• **THE TASK**
Each line from the one containing "lowest = object_bounds()[0][2]" through the one containing "floor.visible_glossy = False" must be echoed exactly, endpoints included, and every other line omitted.
________________
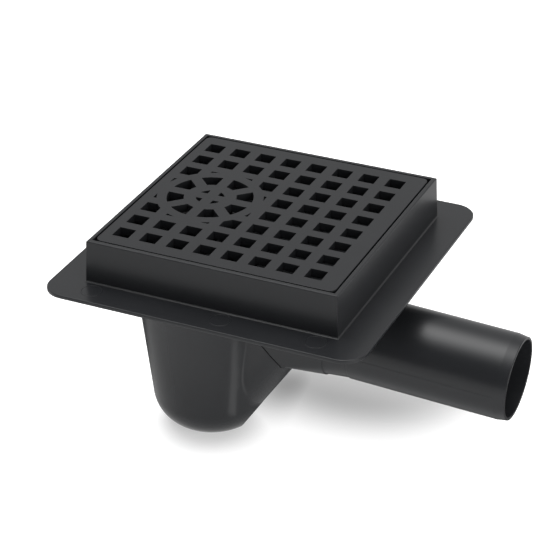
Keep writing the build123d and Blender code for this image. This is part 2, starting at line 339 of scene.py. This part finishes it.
def addShadowGapStrip(make, name, side):
    # a thin dark strip in the corner where the duct's skirt meets the chute: painted shadow standing in for the shade
    # in that gap
    high, middle, low = (Vector(make[k]) for k in ("high", "middle", "low"))
    a, b = middle - high, low - high
    turn = 2 * (a.x * b.y - a.y * b.x)
    centre = high + Vector((b.y * a.length_squared - a.y * b.length_squared,
                            a.x * b.length_squared - b.x * a.length_squared)) / turn
    radius = (high - centre).length + make["shift"]
    first, last = (math.atan2(p.y - centre.y, p.x - centre.x) for p in (high, low))
    bpy.ops.object.select_all(action="DESELECT")
    bpy.ops.curve.primitive_nurbs_path_add(location=(0, 0, 0))
    path = bpy.context.object
    path.name = name
    path.data.splines.clear()
    spline = path.data.splines.new("NURBS")
    spline.points.add(make["points"] - 1)
    for i, point in enumerate(spline.points):
        angle = first + (last - first) * i / (make["points"] - 1)
        along, rise = centre.x + radius * math.cos(angle), centre.y + radius * math.sin(angle)
        point.co = (along * mm, side * make["side"] * mm, rise * mm, 1)
    spline.order_u = 3
    spline.use_endpoint_u = True
    path.data.dimensions = "3D"
    path.data.bevel_depth = make["radius"] * mm
    path.data.use_fill_caps = True
    bpy.ops.object.convert(target="MESH")
    bpy.ops.object.mode_set(mode="EDIT")
    finishPiece(shadowGapBlack)


shadowGapBlack = mouldedRubber("paintedShadowGapBlack", shadowGapLook)  # black and matt: a painted shadow for the gap at the seam
addShadowGapStrip(shadowGapStrip, "painted_shadow_gap_front", -1)
addShadowGapStrip(shadowGapStrip, "painted_shadow_gap_back", 1)
print("weld beads made")

partingLine = {
    "depth": 67.35, "fall": 2.67,  # mm and degrees, the pipe's axis
    "start": 61, "end": 147, "reach": 25.0,  # mm
    "proud": 0.1, "width": 0.5, "bury": 0.4,  # mm
    "taper": 0.3,
}


def addPartingLine(make, name, side):
    # thin flash where the two halves of the mould met along the pipe
    length = (make["end"] - make["start"]) * mm
    thick = (make["proud"] + make["bury"]) * mm
    bpy.ops.object.select_all(action="DESELECT")
    bpy.ops.mesh.primitive_cube_add(size=1, location=(0, 0, 0))
    startEdit(name)
    bpy.ops.transform.resize(value=(length, thick, make["width"] * mm))
    selectPoints(lambda point: point.y * side > 0)
    bpy.ops.transform.resize(value=(1, 1, make["taper"]))
    bpy.ops.mesh.select_all(action="SELECT")
    middle = (make["start"] + make["end"]) / 2 * mm
    outwards = side * ((make["reach"] + make["proud"]) * mm - thick / 2)
    bpy.ops.transform.translate(value=(middle, outwards, 0))
    bpy.ops.object.mode_set(mode="OBJECT")
    piece = bpy.context.object
    piece.rotation_euler = (0, math.radians(make["fall"]), 0)
    piece.location = (0, 0, -make["depth"] * mm)
    bpy.ops.object.transform_apply(location=True, rotation=True, scale=True)
    bpy.ops.object.mode_set(mode="EDIT")
    finishPiece(bodyPlastic)


addPartingLine(partingLine, "pipe_parting_front", -1)
addPartingLine(partingLine, "pipe_parting_back", 1)
print("parting lines made")


# floor and light
table = {
    "size": 6,  # m
    "colour": "#c4c4c4", "rough": 0.9, "specular": 0.1,
    "glow": 0.88,  # a white table lit from below
    # the drain's shadow painted into the table's glow: place and size in mm, soft edge as shares of the size, glow in
    # the middle
    "paintedShadows": [((28, 92), (120, 92), (0.45, 1.05), 0.17),
               ((-37, -6), (45, 45), (0.4, 1.0), 0.45),
               ((-9, 53), (46, 58), (0.0, 1.1), 0.03)],
    # a painted reflection of the table for the plastic to show, with painted shade where the drain's shadow would be,
    # as (Y in mm, glow)
    "paintedReflection": [(-400, 1.05), (-325, 1.1), (-150, 1.33), (-90, 1.05), (-60, 0.8), (-10, 0.62),
                 (30, 0.1), (90, 0.15), (190, 0.8), (260, 0.8)],
}
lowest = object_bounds()[0][2]


def addTable(make):
    bpy.ops.object.select_all(action="DESELECT")
    bpy.ops.mesh.primitive_plane_add(size=make["size"], location=(0, 0, lowest))
    floor = bpy.context.object
    floor.name = "studioFloor"
    material, tree = newMaterial("paleStudioFloor")
    place = addNode(tree, "ShaderNodeTexCoord")
    paintedShadowGlows = []
    # painted shadow: the table's glow drops in these soft patches, set in place and not cast by any lamp
    for (x, y), (wide, deep), (inner, outer), low in make["paintedShadows"]:
        shade = addNode(tree, "ShaderNodeMapping",
                        {"Location": (-x / wide, -y / deep, 0), "Scale": (1 / (wide * mm), 1 / (deep * mm), 0)},
                        {"Vector": (place, "Object")})
        reach = addNode(tree, "ShaderNodeVectorMath", {"operation": "LENGTH"}, {0: (shade, "Vector")})
        paintedShadowGlows.append(addNode(tree, "ShaderNodeMapRange",
                             {"interpolation_type": "SMOOTHSTEP", "From Min": inner, "From Max": outer,
                              "To Min": low, "To Max": make["glow"]}, {"Value": (reach, "Value")}))
    darkest = (paintedShadowGlows[0], "Result")
    for shade in paintedShadowGlows[1:]:
        darker = addNode(tree, "ShaderNodeMath", {"operation": "MINIMUM"}, {0: darkest, 1: (shade, "Result")})
        darkest = (darker, "Value")
    shader = addNode(tree, "ShaderNodeBsdfPrincipled",
                     {"Base Color": linear(make["colour"]), "Roughness": make["rough"],
                      "Specular IOR Level": make["specular"], "Emission Color": (1, 1, 1, 1)},
                     {"Emission Strength": darkest})
    addNode(tree, "ShaderNodeOutputMaterial", None, {"Surface": (shader, "BSDF")})
    floor.data.materials.append(material)
    floor.visible_glossy = False


def addPaintedReflectionSheet(make):
    # a glowing sheet seen only in reflections: a painted reflection of the table, palest in front of the drain and with
    # painted shade where the drain stands
    bpy.ops.object.select_all(action="DESELECT")
    bpy.ops.mesh.primitive_plane_add(size=make["size"], location=(0, 0, lowest))
    paintedReflection = bpy.context.object
    paintedReflection.name = "paintedReflectionSheet"
    for ray in ("camera", "diffuse", "shadow", "transmission", "volume_scatter"):
        setattr(paintedReflection, "visible_" + ray, False)
    material, tree = newMaterial("paintedReflectionGlow")
    place = addNode(tree, "ShaderNodeTexCoord")
    split = addNode(tree, "ShaderNodeSeparateXYZ", None, {"Vector": (place, "Object")})
    firstY, lastY = make["paintedReflection"][0][0], make["paintedReflection"][-1][0]
    along = addNode(tree, "ShaderNodeMapRange", {"From Min": firstY * mm, "From Max": lastY * mm}, {"Value": (split, "Y")})
    ramp = addNode(tree, "ShaderNodeValToRGB", None, {"Fac": (along, "Result")})
    marks = ramp.color_ramp.elements
    while len(marks) < len(make["paintedReflection"]):
        marks.new(1)
    for mark, (y, glow) in zip(marks, make["paintedReflection"]):
        mark.position = (y - firstY) / (lastY - firstY)
        mark.color = (glow, glow, glow, 1)
    shine = addNode(tree, "ShaderNodeEmission", None, {"Color": (ramp, "Color")})
    addNode(tree, "ShaderNodeOutputMaterial", None, {"Surface": (shine, "Emission")})
    paintedReflection.data.materials.append(material)


addTable(table)
addPaintedReflectionSheet(table)
print("table laid")

# place, target and size in m; glow is the brightness of the box's face
softboxes = {
    "rightSoftbox": {"spot": (1.3, -0.7, 0.45), "target": (0, 0, -0.1), "size": (0.9, 0.7), "glow": 4.0},
    "leftSoftbox": {"spot": (-1.3, -0.5, 0.35), "target": (0, 0, -0.1), "size": (0.9, 0.6), "glow": 1.2},
    # a narrow lamp by the bowl that only draws the pale upright stripe on it
    "bowlStripeLamp": {"spot": (0.0176, -0.0377, -0.1278), "target": (-0.0092, -0.0272, -0.1),
                       "size": (0.0095, 0.046), "glow": 0.12, "spread": 60},  # degrees
}


def addSoftbox(name, box):
    data = bpy.data.lights.new(name, "AREA")
    data.shape = "RECTANGLE"
    data.size, data.size_y = box["size"]
    data.energy = box["glow"] * math.pi * data.size * data.size_y
    lamp = bpy.data.objects.new(name, data)
    bpy.context.scene.collection.objects.link(lamp)
    lamp.location = box["spot"]
    lamp.rotation_euler = (Vector(box["target"]) - Vector(box["spot"])).to_track_quat("-Z", "Y").to_euler()
    if "spread" in box:
        data.spread = math.radians(box["spread"])
        lamp.visible_camera = False


for name, box in softboxes.items():
    addSoftbox(name, box)

room = {
    "backGlow": 0.8, "frontGlow": 0.05,  # dark behind the camera and pale behind the object
    "dark": (-0.25, -0.97, 0), "turnStart": 0.2, "turnEnd": 0.75,
    "skyPeak": 8.8, "skyPower": 13.6, "skyPlace": (-0.16, 0.06, 0.985),  # a big soft light overhead
}


def addRoom(make):
    world = bpy.data.worlds.new("studioWorld")
    world.use_nodes = True
    tree = world.node_tree
    tree.nodes.clear()
    sky = addNode(tree, "ShaderNodeTexCoord")
    facing = addNode(tree, "ShaderNodeVectorMath", {"operation": "DOT_PRODUCT", 1: make["dark"]}, {0: (sky, "Generated")})
    wall = addNode(tree, "ShaderNodeMapRange",
                   {"interpolation_type": "SMOOTHSTEP", "From Min": make["turnStart"], "From Max": make["turnEnd"],
                    "To Min": make["backGlow"], "To Max": make["frontGlow"]}, {"Value": (facing, "Value")})
    skyAim = addNode(tree, "ShaderNodeVectorMath", {"operation": "DOT_PRODUCT", 1: make["skyPlace"]}, {0: (sky, "Generated")})
    skyAbove = addNode(tree, "ShaderNodeMath", {"operation": "MAXIMUM", 1: 0}, {0: (skyAim, "Value")})
    skyLobe = addNode(tree, "ShaderNodeMath", {"operation": "POWER", 1: make["skyPower"]}, {0: (skyAbove, "Value")})
    skyGlow = addNode(tree, "ShaderNodeMath", {"operation": "MULTIPLY_ADD", 1: make["skyPeak"]},
                      {0: (skyLobe, "Value"), 2: (wall, "Result")})
    background = addNode(tree, "ShaderNodeBackground", None, {"Strength": (skyGlow, "Value")})
    addNode(tree, "ShaderNodeOutputWorld", None, {"Surface": (background, "Background")})
    bpy.context.scene.world = world


addRoom(room)
bpy.context.scene.view_settings.view_transform = "Standard"
print("studio built")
________________
• **OUTPUT OF THE EXERCISE**
lowest = object_bounds()[0][2]


def addTable(make):
    bpy.ops.object.select_all(action="DESELECT")
    bpy.ops.mesh.primitive_plane_add(size=make["size"], location=(0, 0, lowest))
    floor = bpy.context.object
    floor.name = "studioFloor"
    material, tree = newMaterial("paleStudioFloor")
    place = addNode(tree, "ShaderNodeTexCoord")
    paintedShadowGlows = []
    # painted shadow: the table's glow drops in these soft patches, set in place and not cast by any lamp
    for (x, y), (wide, deep), (inner, outer), low in make["paintedShadows"]:
        shade = addNode(tree, "ShaderNodeMapping",
                        {"Location": (-x / wide, -y / deep, 0), "Scale": (1 / (wide * mm), 1 / (deep * mm), 0)},
                        {"Vector": (place, "Object")})
        reach = addNode(tree, "ShaderNodeVectorMath", {"operation": "LENGTH"}, {0: (shade, "Vector")})
        paintedShadowGlows.append(addNode(tree, "ShaderNodeMapRange",
                             {"interpolation_type": "SMOOTHSTEP", "From Min": inner, "From Max": outer,
                              "To Min": low, "To Max": make["glow"]}, {"Value": (reach, "Value")}))
    darkest = (paintedShadowGlows[0], "Result")
    for shade in paintedShadowGlows[1:]:
        darker = addNode(tree, "ShaderNodeMath", {"operation": "MINIMUM"}, {0: darkest, 1: (shade, "Result")})
        darkest = (darker, "Value")
    shader = addNode(tree, "ShaderNodeBsdfPrincipled",
                     {"Base Color": linear(make["colour"]), "Roughness": make["rough"],
                      "Specular IOR Level": make["specular"], "Emission Color": (1, 1, 1, 1)},
                     {"Emission Strength": darkest})
    addNode(tree, "ShaderNodeOutputMaterial", None, {"Surface": (shader, "BSDF")})
    floor.data.materials.append(material)
    floor.visible_glossy = False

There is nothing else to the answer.